Iterators are a powerful tool in Jet Admin, and they can be implemented in both Automations and Workflows. Here are some example use cases for an iterator:
  • Send emails with coupons to customers who left positive/negative ratings
  • Create a table that updates automatically every hour with a list of active users
  • Keep a table updated with items that are in stock at your store or online shop
  • Send a Slack message to your team when important data is updated

Implementing an iterator

Iterators can be created in automations or workflows. You can add automations in the Automations menu on the left, and workflows can be added to components in the Actions menu of a given component. Remember, workflows are activated as actions and can only be edited within the Actions menu of the component they are applied to, whereas automations are more general and good for purposes like sending Slack notifications when data changes.
Once you've clicked Add automation in the Automations menu or chosen to add a Run workflow action to a component, you will see the automation builder. Choose a trigger for your automation or workflow.

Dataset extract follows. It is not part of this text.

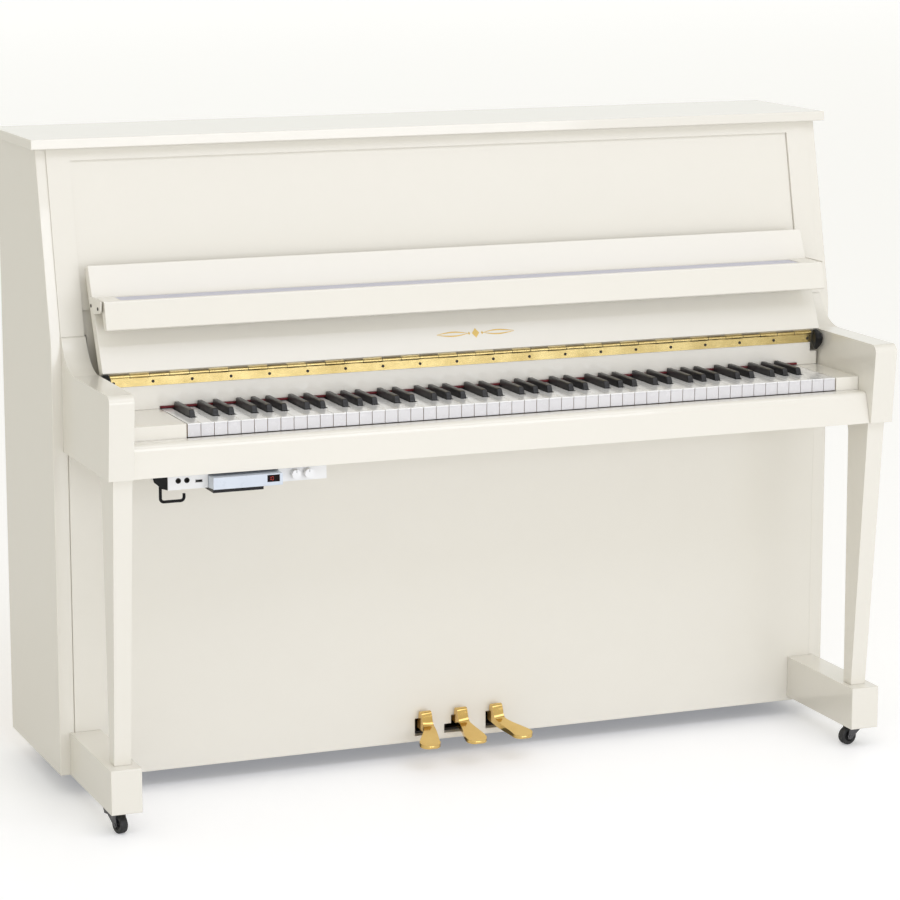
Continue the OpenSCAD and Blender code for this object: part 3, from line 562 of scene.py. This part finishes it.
for outline in (lozenge(3, 36, 7.0, 9.0), lozenge(-9.5, 36, 2.3, 3.2), lozenge(15.5, 36, 2.3, 3.2)):
    on_board(outline)
for side in (-1, 1):
    for k in (-1, 1):
        on_board(curl(3 + k * 14.5, 36, 3 + k * 74, 36 + side * 0.4, side))
s.build("fallboard_ornament", "fall", [gold_leaf], 0, slot="brass")
# height, front and rear in Y, and inner and outer in X, down the right-hand lever
LEVER_RINGS = ((762.0, -110.5, -104.6, 674.6, 684.0), (757.0, -120.0, -104.0, 673.6, 687.0),
               (748.0, -123.8, -103.6, 673.3, 688.4), (739.0, -121.5, -103.6, 673.8, 688.0),
               (730.5, -115.5, -104.6, 676.4, 685.0), (726.2, -111.5, -107.5, 678.6, 682.6))
s = Shape()
for side in (-1, 1):
    rings = []
    for z, front, rear, inner, outer in LEVER_RINGS:
        cut = min(3.2, (outer - inner) / 3, (rear - front) / 3)
        rings.append([(side * x, y, z) for x, y in (
            (inner + cut, front), (outer - cut, front), (outer, front + cut),
            (outer, rear - cut / 2), (outer - cut / 2, rear), (inner + cut / 2, rear),
            (inner, rear - cut / 2), (inner, front + cut))])
    s.loft(rings)
s.build("soft_close_levers", "fall", [black_plastic], 0.7, 2, "black_plastic", 18,
        stands_for=["fall_dampers"])

# ---------------------------------------------------------------- control unit details
s = Shape()
for x in JACKS_X:
    s.mat = 0
    s.ring([(3.25, 0.2), (3.25, -0.7), (3.9, -0.9), (4.6, -0.5), (4.8, 0.2)],
           (x, UNIT_FACE_Y, JACK_Z), (0, 1, 0), 32)
    s.mat = 1
    s.ring([(3.22, -0.4), (3.22, 7.6), (2.9, 7.6), (2.9, -0.2)], (x, UNIT_FACE_Y, JACK_Z), (0, 1, 0), 32)
    s.lathe([(3.2, 7.5), (3.2, 8.2), (1.0, 8.4)], (x, UNIT_FACE_Y, JACK_Z), (0, 1, 0), 24)
s.mat = 2
x0, x1, z0, z1 = -578.2, -565.8, 602.1, 606.9
for a in ((x0, x1, z0, z0 + 0.5), (x0, x1, z1 - 0.5, z1),
          (x0, x0 + 0.5, z0 + 0.5, z1 - 0.5), (x1 - 0.5, x1, z0 + 0.5, z1 - 0.5)):
    s.box(a[0], a[1], -282.3, -266, a[2], a[3])
s.mat = 0
s.box(x0 + 1.2, x1 - 1.2, -280.5, -266, z1 - 2.2, z1 - 0.6)
s.box(x0 + 0.6, x1 - 0.6, -266, -264.8, z0, z1)
s.build("socket_trim", "cabinet", [black_plastic, dark_parts_and_shade, nickel], 0, slot="unit_silver")

s = Shape()


def digit(x, z, w, h, lit):
    t = 0.42
    for k in lit:
        if k in "adg":
            zc = z + {"a": h, "g": h / 2, "d": 0}[k]
            s.prism([(x + t, zc), (x + 2 * t, zc - t), (x + w - 2 * t, zc - t), (x + w - t, zc),
                     (x + w - 2 * t, zc + t), (x + 2 * t, zc + t)], WINDOW_Y, WINDOW_Y + 0.2, "y")
        else:
            xc = x + (w if k in "bc" else 0)
            lo = z + (h / 2 if k in "bf" else 0)
            s.prism([(xc, lo + t), (xc + t, lo + 2 * t), (xc + t, lo + h / 2 - 2 * t), (xc, lo + h / 2 - t),
                     (xc - t, lo + h / 2 - 2 * t), (xc - t, lo + 2 * t)], WINDOW_Y, WINDOW_Y + 0.2, "y")


digit(-458.6, 601.9, 3.2, 6.2, "bc")
digit(-453.4, 601.9, 3.2, 6.2, "abcdef")
s.build("display_digits", "drawer", [glow], 0, slot="display")
s = Shape()
s.lathe([(1.5, 0), (1.5, 0.5), (1.1, 0.8)], (-444, -309.8, 605), (0, -1, 0), 20)
s.build("display_sensor", "drawer", [dark_window], 0, slot="display")
for body, x in KNOBS:
    s = Shape()
    s.box(x - 0.35, x + 0.35, -295.12, -294.9, 607.6, 612.2)
    s.build(body + "_pointer", body, [black_plastic], 0, slot="unit_silver")

# ---------------------------------------------------------------- plate bolts and back screws
s = Shape()
for i in range(10):
    for z, r in ((180, 8.6), (980, 6.6)):
        s.lathe([(r, -6), (r, 0.5), (r * 0.96, 2.5), (r * 0.7, 5.0), (r * 0.3, 6.2)],
                (-648 + 144 * i, 185, z), (0, -1, 0), 6 if r > 8 else 24)
s.build("plate_bolts", "cabinet", [nickel], 0, slot="string_steel")
s = Shape()
for i in range(-2, 3):
    for z in (62, 128, 1010, 1104):
        for dx in (-16, 16):
            s.lathe([(5.2, -1), (5.2, 0.05), (4.0, 0.35), (1.5, 0.45)], (POST_PITCH * i + dx, BACK_Y, z),
                    (0, 1, 0), 20)
s.build("back_screws", "cabinet", [steel], 0, slot="action_metal")

# ---------------------------------------------------------------- camera, light and floor
def scaled(tree, socket, factor):
    m = tree.nodes.new("ShaderNodeMath")
    m.operation = "MULTIPLY"
    m.inputs[1].default_value = factor
    tree.links.new(socket, m.inputs[0])
    return m.outputs[0]


cam = bpy.data.objects.new("camera", bpy.data.cameras.new("camera"))
bpy.context.scene.collection.objects.link(cam)
cam.location = (-2.1513, -5.3200, 1.6745)
cam.rotation_euler = (math.radians(90 - 10.943), 0, math.radians(-21.955))
cam.data.lens, cam.data.sensor_width = 128.77, 36.0
cam.data.clip_start, cam.data.clip_end = 0.1, 200.0
bpy.context.scene.camera = cam

floor_mat = plastic("pale_floor", (0.93, 0.93, 0.94), (0.925, 0.925, 0.935), (0.5, 0.6), 40.0, 0.02)
ft = floor_mat.node_tree
floor_bsdf = ft.nodes["Principled BSDF"]
floor_bsdf.inputs["Emission Color"].default_value = (0.93, 0.95, 1.0, 1)
ft.links.new(scaled(ft, ft.nodes.new("ShaderNodeLightPath").outputs["Is Camera Ray"], 0.25),
             floor_bsdf.inputs["Emission Strength"])
me = bpy.data.meshes.new("floor")
me.from_pydata([(-60, -60, 0), (60, -60, 0), (60, 60, 0), (-60, 60, 0)], [], [(0, 1, 2, 3)])
me.materials.append(floor_mat)
floor = bpy.data.objects.new("floor", me)
bpy.context.scene.collection.objects.link(floor)

world = bpy.data.worlds.new("studio")
bpy.context.scene.world = world
world.use_nodes = True
wt = world.node_tree
back = wt.nodes["Background"]
back.inputs["Color"].default_value = (1.0, 0.975, 0.88, 1)
back.inputs["Strength"].default_value = 0.72
seen = wt.nodes.new("ShaderNodeBackground")
seen.inputs["Color"].default_value = (1.0, 1.0, 1.0, 1)
pick, path = wt.nodes.new("ShaderNodeMixShader"), wt.nodes.new("ShaderNodeLightPath")
wt.links.new(path.outputs["Is Camera Ray"], pick.inputs[0])
wt.links.new(back.outputs[0], pick.inputs[1])
wt.links.new(seen.outputs[0], pick.inputs[2])
wt.links.new(pick.outputs[0], wt.nodes["World Output"].inputs[0])


def area(name, place, aim, size, power, colour):
    d = bpy.data.lights.new(name, "AREA")
    d.shape, d.size, d.size_y, d.energy, d.color = "RECTANGLE", size[0], size[1], power, colour
    o = bpy.data.objects.new(name, d)
    bpy.context.scene.collection.objects.link(o)
    o.location = place
    o.rotation_euler = (Vector(aim) - Vector(place)).to_track_quat("-Z", "Y").to_euler()
    o.visible_camera = False


area("front_fill", (0.4, -7.0, 1.4), (0, 0, 0.5), (6.0, 2.6), 150, (0.86, 0.89, 1.0))
area("top_box", (0.3, -2.4, 3.6), (0, -0.2, 0.7), (4.4, 1.6), 35, (0.8, 0.83, 1.0))
area("back_wall", (0, 27.0, 6.6), (0, 0, 1.2), (43.0, 10.8), 490, (0.8, 0.88, 1.0))
bpy.context.scene.view_settings.view_transform = "Standard"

Add an iterator and create your automation

Add an iterator and the steps that you want to iterate over to your automation. You can also add the iterator in later and drag and drop the steps into it.

Example

Iterator that iterates over every record of a table and adds info to different tables depending on the rating that the user gave:

For this specific example, it is necessary to create empty tables (with the fields that you want) in Jet Tables that records can then be added to.

Steps:

  1. 1.
    This automation is run manually, meaning that to run it, it's necessary to go to the automations menu and select Run automation.
  2. 2.
    The Xano table is accessed using Get Record List, which the Iterator will then iterate over.
  1. 3.
    The iterator begins, using Operation Result from Run Operation - Xano.
  1. 4.
    One record of the Market Sales table is selected, then the Yes/No function sorts it. In this example, Yes is if the customer left a rating of higher than or equal to 5, and No is if the rating is lower than 5. Note: If you do not see the Iterator in the menu of steps, click Test Automation, and then try again.
  1. 5.
    If the user has left a rating of more than 5/10, certain info from the record is added to the table with the information from higher-rated transactions. If not, that info is added to the other table, with the information from lower-rated transactions. In this example, a label of high rating/low rating has also been included, but in this case it is chosen by the user when setting up the automation. Note: As before, if certain options are not available in the menu, click Test Automation and try again.
  1. 6.
    Iterator moves on to next record.
Once you've completed your automation, be sure to click save it!